Knowing that this worked (I wasn’t sure it would), if I had it to do all over again, I would have organized a slate of the 3 to 5 most viable conservative questions already posted on 10Questions or YouTube. I would have contacted the key conservative bloggers a few days out to give them a heads up, and setting out an embargo. And at 6 p.m., with 6 hours to go, we would have released the question slate with a timed series of posts encouraging people to cast a “bullet ballot” for these 3-5 videos — wherein they vote for just those videos and none of the others on the site. With a concerted push over several hours we could have driven 3,000 or 4,000 votes each, and with that, would have had a chance to bring real balance to the top 10.
Oh, well. Next time.
As to why I selected the question I did, I wanted to try something a little different than your typical debate question: to actually force a candidate to state his or her core philosophy on something.

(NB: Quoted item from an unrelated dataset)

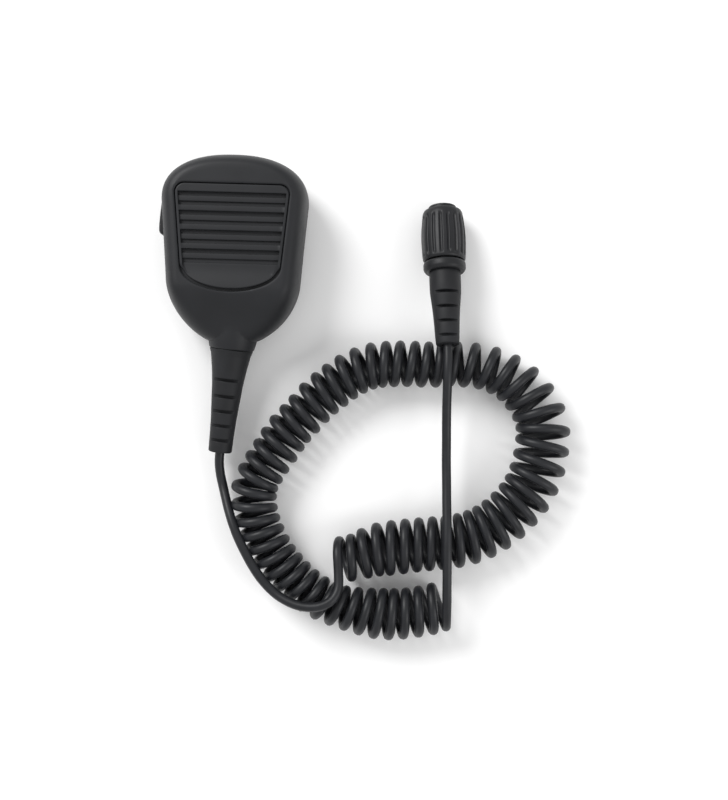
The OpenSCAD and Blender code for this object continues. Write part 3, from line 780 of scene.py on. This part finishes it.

Most debate questions, particularly the “gotcha” ones, are too specific. The candidates can easily sitestep them by claiming ignorance of that particular policy point, and go on to rattle off all the other great things they’re doing in that issue area.
No candidate can claim ignorance on the basic issue of the size of government. No Democratic candidate wants to be branded as a “liberal.” Big government is still a losing brand. So the Democrats will be forced to either flip-flop and embrace the idea of limited government, or be forced to reject the fundamental premise of a smaller government and make an argument for a larger one.
And the Republicans too will need to tell us whether they would take a harder line on spending than President Bush or the previous Republican Congress.
I realize it won’t be quite that pretty. The candidates have days if not weeks to prepare their responses. I won’t exactly be catching them off guard. But short of trekking off to Iowa and New Hampshire, this is the best I could do.